Task to complete: Beginning with the line that contains "points = [vertex.co" and ending with the line that contains "# Shader helpers", reproduce each line exactly; include both and add nothing.

Exercise input:
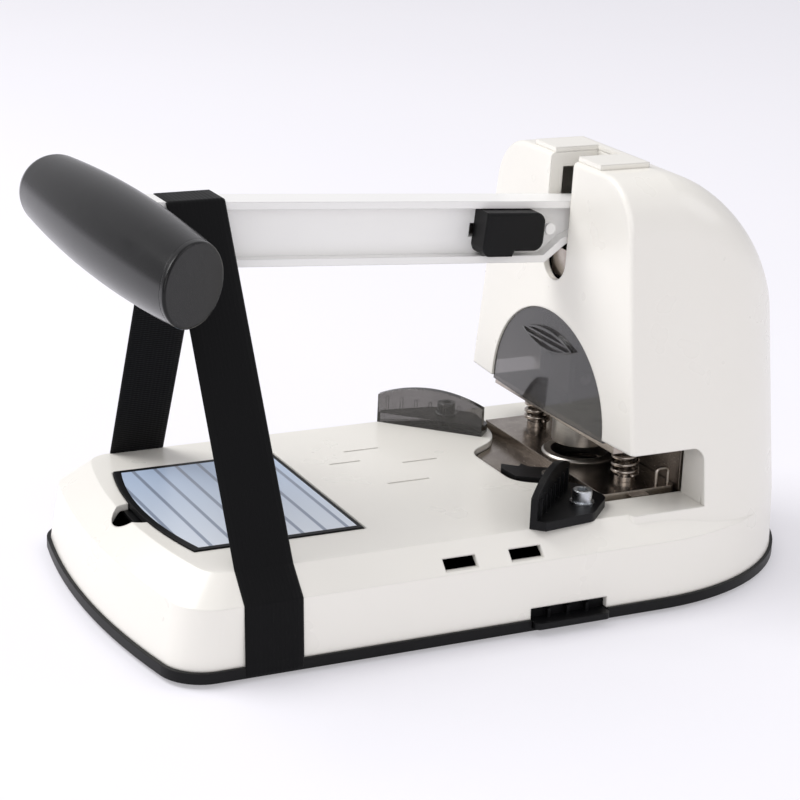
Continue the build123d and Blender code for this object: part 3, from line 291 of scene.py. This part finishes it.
# Lever: a white I-section that carries the handle, powder coated all over.
# It is deburred before coating, so its flange edges are softly rounded.
def steel_powder_coated():
    """White polyester powder coat: thick, satin, with the fine orange peel that the oven leaves."""
    material, tree, shader = start("steel_powder_coated")
    shader.inputs["IOR"].default_value = 1.50
    place = add(tree, "TexCoord")
    peel_mm = 1.1
    peel = add(tree, "TexNoise", {
        "Vector": place.outputs["Object"], "Scale": 1 / (peel_mm * MM), "Detail": 2.0,
    })
    cloud = add(tree, "TexNoise", {"Vector": place.outputs["Object"], "Scale": 1 / (45 * MM), "Detail": 2.0})
    tone = add(tree, "Mix", {"Factor": cloud.outputs["Fac"], "A": linear("#F1F0EE"), "B": linear("#F6F5F3")},
               data_type="RGBA")
    tree.links.new(tone.outputs["Result"], shader.inputs["Base Color"])
    gloss = add(tree, "MapRange", {"Value": peel.outputs["Fac"], "To Min": 0.28, "To Max": 0.40})
    tree.links.new(gloss.outputs["Result"], shader.inputs["Roughness"])
    edge = add(tree, "Bevel", {"Radius": 0.7 * MM}, samples=6)
    bump = add(tree, "Bump", {"Height": peel.outputs["Fac"], "Distance": 0.015 * MM, "Strength": 0.5,
                              "Normal": edge.outputs["Normal"]})
    tree.links.new(bump.outputs["Normal"], shader.inputs["Normal"])
    return material


paint(steel_powder_coated(), "lever_arm", "stop_rivet")


# Yoke, die plates, posts and staple: steel with a dull nickel plate against rust.
# Sheared from strip, so their flat faces keep the grain of the rolled sheet.
def steel_nickel_plated():
    """Nickel plate over rolled strip: warm grey, half bright, brown in its reflections."""
    material, tree, shader = start("steel_nickel_plated")
    shader.inputs["Metallic"].default_value = 1.0
    place = add(tree, "TexCoord")
    lay = add(tree, "Mapping", {"Vector": place.outputs["Object"], "Scale": (1.0, 14.0, 14.0)})
    grain = add(tree, "TexNoise", {"Vector": lay.outputs["Vector"], "Scale": 1 / (4 * MM), "Detail": 5.0})
    spots = add(tree, "TexNoise", {"Vector": place.outputs["Object"], "Scale": 1 / (7 * MM), "Detail": 4.0})
    tone = add(tree, "Mix", {"Factor": spots.outputs["Fac"], "A": linear("#8B8179"), "B": linear("#C6BEB5")},
               data_type="RGBA")
    tree.links.new(tone.outputs["Result"], shader.inputs["Base Color"])
    gloss = add(tree, "MapRange", {"Value": grain.outputs["Fac"], "To Min": 0.14, "To Max": 0.34})
    tree.links.new(gloss.outputs["Result"], shader.inputs["Roughness"])
    edge = add(tree, "Bevel", {"Radius": 0.4 * MM}, samples=4)
    bump = add(tree, "Bump", {"Height": grain.outputs["Fac"], "Distance": 0.01 * MM, "Strength": 0.5,
                              "Normal": edge.outputs["Normal"]})
    tree.links.new(bump.outputs["Normal"], shader.inputs["Normal"])
    return material


nickel = steel_nickel_plated()
paint(nickel, "lever_yoke", "yoke_rivets", "die_plate_lower", "die_plate_upper", "die_posts", "die_staple",
      "die_bed", "die_edge_clip")


# Transport lock: a black ABS slider in the web of the lever, with a steel strip behind.
# Pushed towards the handle it lets the lever travel; it is moulded like the base plate.
paint(black_abs, "lock_knob")


# T-handle grip: a hollow barrel of black ABS pushed over the rod, closed by a cap with a screw.
# Hands polish it, so it is smoother than the other black parts, with long soft highlights.
def black_abs_hand_polished():
    """Black ABS worn smooth by hands: satin, with broad highlights and faint smears."""
    material, tree, shader = start("black_abs_hand_polished")
    shader.inputs["Specular IOR Level"].default_value = 0.28
    shader.inputs["IOR"].default_value = 1.53
    place = add(tree, "TexCoord")
    smear = add(tree, "TexNoise", {"Vector": place.outputs["Object"], "Scale": 1 / (22 * MM), "Detail": 5.0,
                                   "Distortion": 0.6})
    tone = add(tree, "Mix", {"Factor": smear.outputs["Fac"], "A": linear("#050506"), "B": linear("#090909")},
               data_type="RGBA")
    tree.links.new(tone.outputs["Result"], shader.inputs["Base Color"])
    gloss = add(tree, "MapRange", {"Value": smear.outputs["Fac"], "To Min": 0.17, "To Max": 0.23})
    tree.links.new(gloss.outputs["Result"], shader.inputs["Roughness"])
    grain = add(tree, "TexNoise", {"Vector": place.outputs["Object"], "Scale": 1 / (0.7 * MM), "Detail": 2.0})
    edge = add(tree, "Bevel", {"Radius": 0.8 * MM}, samples=4)
    bump = add(tree, "Bump", {"Height": grain.outputs["Fac"], "Distance": 0.006 * MM, "Strength": 0.5,
                              "Normal": edge.outputs["Normal"]})
    tree.links.new(bump.outputs["Normal"], shader.inputs["Normal"])
    return material


paint(black_abs_hand_polished(), "grip_sleeve", "grip_end_cap")


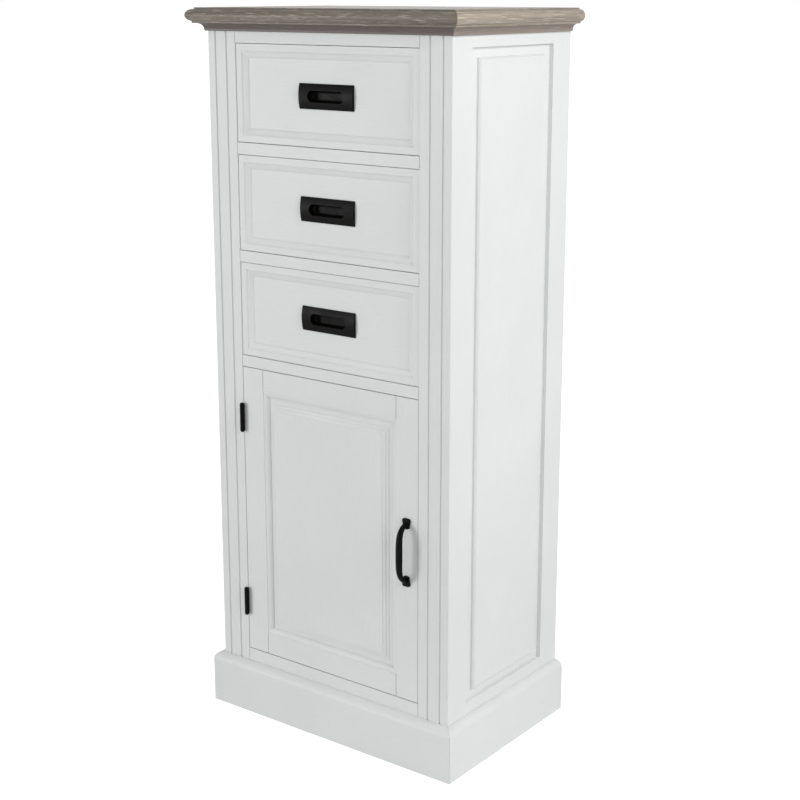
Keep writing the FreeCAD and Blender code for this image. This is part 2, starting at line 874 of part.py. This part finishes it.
def hinge_half(centre_z, on_door):
    """One leaf with its knuckles; the frame leaf has the outer ones."""
    side = 1 if on_door else -1
    inner = leaf_gap / 2
    x0, x1 = sorted((hinge_x + side * inner, hinge_x + side * (inner + leaf_thickness)))
    z0 = centre_z - hinge_length / 2
    relief_y = hinge_y + knuckle_radius + leaf_relief
    length = (hinge_length - (knuckle_count - 1) * knuckle_gap) / knuckle_count
    pieces = [box(x0, x1, relief_y, face_y + leaf_in_wood, z0, z0 + hinge_length)]
    bores = []
    for knuckle in range(knuckle_count):
        if (knuckle % 2 == 1) != on_door:
            continue
        k0 = z0 + knuckle * (length + knuckle_gap)
        axis_foot = Vector(hinge_x, hinge_y, k0)
        pieces.append(cylinder(knuckle_radius, length, axis_foot, Vector(0, 0, 1)))
        pieces.append(box(x0, x1, hinge_y, relief_y, k0, k0 + length))
        bores.append(cylinder(hinge_pin_radius + hinge_pin_fit, length, axis_foot, Vector(0, 0, 1)))
    half = joined(pieces)
    for bore in bores:
        half = half.cut(bore)
    for y, z in hinge_screw_places(centre_z):
        half = half.cut(hinge_screw(y, z, on_door))
    return half


def hinge_pin(centre_z):
    """A pin with a domed head at each end."""
    z0 = centre_z - hinge_length / 2
    pieces = [cylinder(hinge_pin_radius, hinge_length, Vector(hinge_x, hinge_y, z0), Vector(0, 0, 1))]
    for side, z in ((-1, z0), (1, z0 + hinge_length)):
        head = cylinder(
            hinge_pin_head_radius, hinge_pin_head_height,
            Vector(hinge_x, hinge_y, z), Vector(0, 0, side),
        )
        tip_z = z + side * hinge_pin_head_height
        tip = [edge for edge in head.Edges if abs(edge.BoundBox.ZMin - tip_z) < 0.01]
        tip = [edge for edge in tip if abs(edge.BoundBox.ZMax - tip_z) < 0.01]
        round_size = min(hinge_pin_head_height, hinge_pin_head_radius) * 0.8
        pieces.append(head.makeFillet(round_size, tip))
    return joined(pieces)


def make_hinges():
    save("hinge_frame_leaves", *[hinge_half(z, False) for z in hinge_centres])
    save("hinge_door_leaves", *[hinge_half(z, True) for z in hinge_centres])
    save("hinge_pins", *[hinge_pin(z) for z in hinge_centres])
    for name, on_door in (("hinge_frame_screws", False), ("hinge_door_screws", True)):
        places = [place for centre_z in hinge_centres for place in hinge_screw_places(centre_z)]
        save(name, *[hinge_screw(y, z, on_door) for y, z in places])


# Handle

def bow_stations():
    """Points along the bow as shares of its half length, closer together near the feet."""
    half = [0.0, 0.3, 0.58, 0.78, 0.9, 0.965, 0.995]
    return [-t for t in reversed(half[1:])] + half


def bow_section(t):
    """One oval section of the bow, square to the way that the bow runs."""
    half_length = handle_spacing / 2
    middle_rise = handle_projection - bow_thickness / 2

    def centre(share):
        rise = middle_rise * max(0.0, 1 - abs(share) ** 4.5) ** 0.62
        return Vector(handle_x, door_face_y - rise, handle_z + half_length * share)

    step = 0.005
    tangent = centre(t + step) - centre(t - step)
    tangent.normalize()
    across = Vector(1, 0, 0)
    out = tangent.cross(across)
    fullness = 1 - abs(t) ** 2.2
    half_width = (neck_width + (bow_width - neck_width) * fullness) / 2
    half_thickness = (neck_thickness + (bow_thickness - neck_thickness) * fullness) / 2
    middle = centre(t)
    oval = Part.Ellipse(middle + across * half_width, middle + out * half_thickness, middle)
    return Part.Wire(oval.toShape())


def handle_foot(z, outward):
    """A rounded pad on the stile that widens away from the bow."""
    wide, waist = handle_foot_width / 2, handle_foot_waist / 2
    reach = outward * handle_foot_height / 2
    corners = [(-waist, -reach), (waist, -reach), (wide, reach), (-wide, reach)]
    pad = prism(
        [Vector(handle_x + x, door_face_y, z + up) for x, up in corners],
        Vector(0, -handle_foot_thickness, 0),
    )
    upright = [edge for edge in pad.Edges if edge.BoundBox.YLength > handle_foot_thickness / 2]
    pad = pad.makeFillet(handle_foot_corner, upright)
    rim_y = door_face_y - handle_foot_thickness
    rim = [edge for edge in pad.Edges if edge.BoundBox.YMax < rim_y + 0.01]
    return pad.makeFillet(handle_foot_round, rim)


def make_handle():
    bow = Part.makeLoft([bow_section(t) for t in bow_stations()], True)
    feet = [handle_foot(handle_z + side * handle_spacing / 2, side) for side in (-1, 1)]
    handle = joined([bow] + feet)
    screws = []
    for side in (-1, 1):
        z = handle_z + side * handle_spacing / 2
        tip = Vector(handle_x, door_face_y - handle_screw_grip, z)
        shank_length = handle_screw_grip + front_thickness
        shank = cylinder(handle_screw_radius, shank_length, tip, Vector(0, 1, 0))
        handle = handle.cut(shank)
        head = cylinder(
            handle_screw_head_radius, handle_screw_head_height,
            Vector(handle_x, door_back_y, z), Vector(0, 1, 0),
        )
        back_y_of_head = door_back_y + handle_screw_head_height
        edge = [e for e in head.Edges if e.BoundBox.YMin > back_y_of_head - 0.01]
        head = head.makeFillet(handle_screw_head_height * 0.6, edge)
        screws.append(joined([shank, head]))
    save("door_handle", handle)
    save("handle_screws", *screws)


# Catch

def make_catch():
    """A block on the right post that meets a steel plate on the door's back."""
    top = door_top - catch_from_door_top
    front_y = door_back_y + strike_thickness + strike_play
    body = box(post_x - catch_width, post_x, front_y, front_y + catch_depth, top - catch_height, top)
    outer = [
        edge for edge in body.Edges
        if abs(edge.CenterOfMass.x - (post_x - catch_width)) < 0.01
    ]
    save("door_catch", body.makeFillet(catch_edge_round, outer))
    strike_x1 = door_x - strike_play
    save("door_strike_plate", box(
        strike_x1 - strike_width, strike_x1, door_back_y, door_back_y + strike_thickness,
        top - catch_height, top,
    ))


os.makedirs("parts", exist_ok=True)
make_top()
make_plinth()
make_posts()
make_front_rails()
make_side_frames()
make_side_panels()
make_inner_boards()
make_shelf()
make_runners()
for number in range(drawer_count):
    make_drawer(number)
make_door_frame()
make_door_panel()
make_hinges()
make_handle()
make_catch()
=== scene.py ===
"""Finishes for the highboard: lacquer, weathered oak, plain birch and black iron."""

import math

import bpy
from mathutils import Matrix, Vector


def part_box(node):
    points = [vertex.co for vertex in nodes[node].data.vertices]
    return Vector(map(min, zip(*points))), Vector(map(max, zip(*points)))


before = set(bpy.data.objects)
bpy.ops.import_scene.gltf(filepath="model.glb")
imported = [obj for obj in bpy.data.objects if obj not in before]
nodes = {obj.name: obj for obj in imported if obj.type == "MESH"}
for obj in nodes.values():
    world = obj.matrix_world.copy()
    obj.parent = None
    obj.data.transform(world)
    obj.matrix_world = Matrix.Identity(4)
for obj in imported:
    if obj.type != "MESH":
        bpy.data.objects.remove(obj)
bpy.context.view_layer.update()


# Shader helpers

# The Mix node's sockets for colours go by their place, as others beside them have the same names
mix_share = 0
mix_first = 6
mix_second = 7
mix_result = 2

# Noise runs from 0 to 1 but seldom leaves this stretch
noise_low = 0.3
noise_high = 0.7

white = (1.0, 1.0, 1.0, 1.0)


def colour(red, green, blue):
    """A display colour from 0 to 255 as the linear colour that a shader takes, by the sRGB curve."""
    parts = []
    for value in (red, green, blue):
        share = value / 255
        parts.append(share / 12.92 if share <= 0.04045 else ((share + 0.055) / 1.055) ** 2.4)
    return (*parts, 1.0)


def set_sockets(tree, node, values):
    """Links each socket whose value comes from another node, and sets the others to their value."""
    for socket, value in values.items():
        if isinstance(value, bpy.types.NodeSocket):
            tree.links.new(value, node.inputs[socket])
        else:
            node.inputs[socket].default_value = value


def add(tree, kind, values=(), **options):
    """Adds one shader node with its options chosen and its sockets filled."""
    node = tree.nodes.new("ShaderNode" + kind)
    for name, option in options.items():
        setattr(node, name, option)
    set_sockets(tree, node, dict(values))
    return node


def math_of(tree, operation, first, second, clamp=False):
    """One sum, difference, product or larger of two values, held from 0 to 1 by clamp."""
    values = {0: first, 1: second}
    return add(tree, "Math", values, operation=operation, use_clamp=clamp).outputs[0]


def ranged(tree, value, low, high, to_low=0.0, to_high=1.0):
    """Value from low to high brought to to_low to to_high, held at both ends."""
    values = {"Value": value, "From Min": low, "From Max": high, "To Min": to_low, "To Max": to_high}
    return add(tree, "MapRange", values).outputs["Result"]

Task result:
    points = [vertex.co for vertex in nodes[node].data.vertices]
    return Vector(map(min, zip(*points))), Vector(map(max, zip(*points)))


before = set(bpy.data.objects)
bpy.ops.import_scene.gltf(filepath="model.glb")
imported = [obj for obj in bpy.data.objects if obj not in before]
nodes = {obj.name: obj for obj in imported if obj.type == "MESH"}
for obj in nodes.values():
    world = obj.matrix_world.copy()
    obj.parent = None
    obj.data.transform(world)
    obj.matrix_world = Matrix.Identity(4)
for obj in imported:
    if obj.type != "MESH":
        bpy.data.objects.remove(obj)
bpy.context.view_layer.update()


# Shader helpers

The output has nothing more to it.